Since Russia invaded Ukraine on February 24, data from Kaiko show that transactions on centralized bitcoin exchanges in both the Russian ruble and the Ukrainian hryvnia have surged to their highest levels in months. This is likely part of the reason why Ukraine asked all the top crypto exchanges to ban Russian users.
Many of the world’s largest crypto exchanges, including Binance and US-based Kraken and Coinbase, have stopped short of a blanket ban on Russian clients, despite a plea from the Ukrainian government for one. They said they would screen users and block anyone targeted by sanctions.
However, some other exchanges are staying put in Russia, breaking ranks with mainstream finance in a decision that experts say weakens Western attempts to isolate Moscow following the invasion of Ukraine.
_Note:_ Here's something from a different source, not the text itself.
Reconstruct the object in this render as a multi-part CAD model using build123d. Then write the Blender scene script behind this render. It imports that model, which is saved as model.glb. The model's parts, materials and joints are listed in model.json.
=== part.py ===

The crypto exchanges argued that cutting off a whole nation would run counter to bitcoin’s ethos of offering access to payments free of government oversight.
Some anti-money laundering specialists warned the exchanges could be keeping a route open for Russians to move money abroad, thus undermining Western efforts to pressure Russia to back away from war.
“There’s no question sanctions are diminished,” said Ross Delston, a US lawyer and former banking regulator, adding that cryptocurrencies “allow an avenue for a flight to safety that would not have existed otherwise.”
Prices of cryptocurrencies, including Bitcoin and Ethereum, have been climbing after the ruble plummeted to record low and Moscow was hit with new sanctions.
As on Tuesday, Bitcoin had jumped 13 per cent to $43,163, according to cryptocurrency tracker CoinDesk.
According to Arcane Research, an Oslo-based cryptocurrency research firm, the trading volume between ruble and cryptocurrencies has spiked in recent days on Binance, one of the world’s biggest cryptocurrency exchanges.
Investors appear to be “trying to get out of the ruble” due to its “drastic devaluation after all the sanctions,” said Bendik Schei, head of research at Arcane.
Schei added that more people were switching to tether rather than bitcoin. While bitcoin is the world’s most valuable cryptocurency, tether is known as a “stablecoin” since it is pegged to the US dollar.
“This is where they find the most comfort at the moment,” Schei said of investors. “Under the current market conditions, I’m not surprised to see investors, at least those in Russia, seeking stablecoins. This is about saving their funds, not investing.”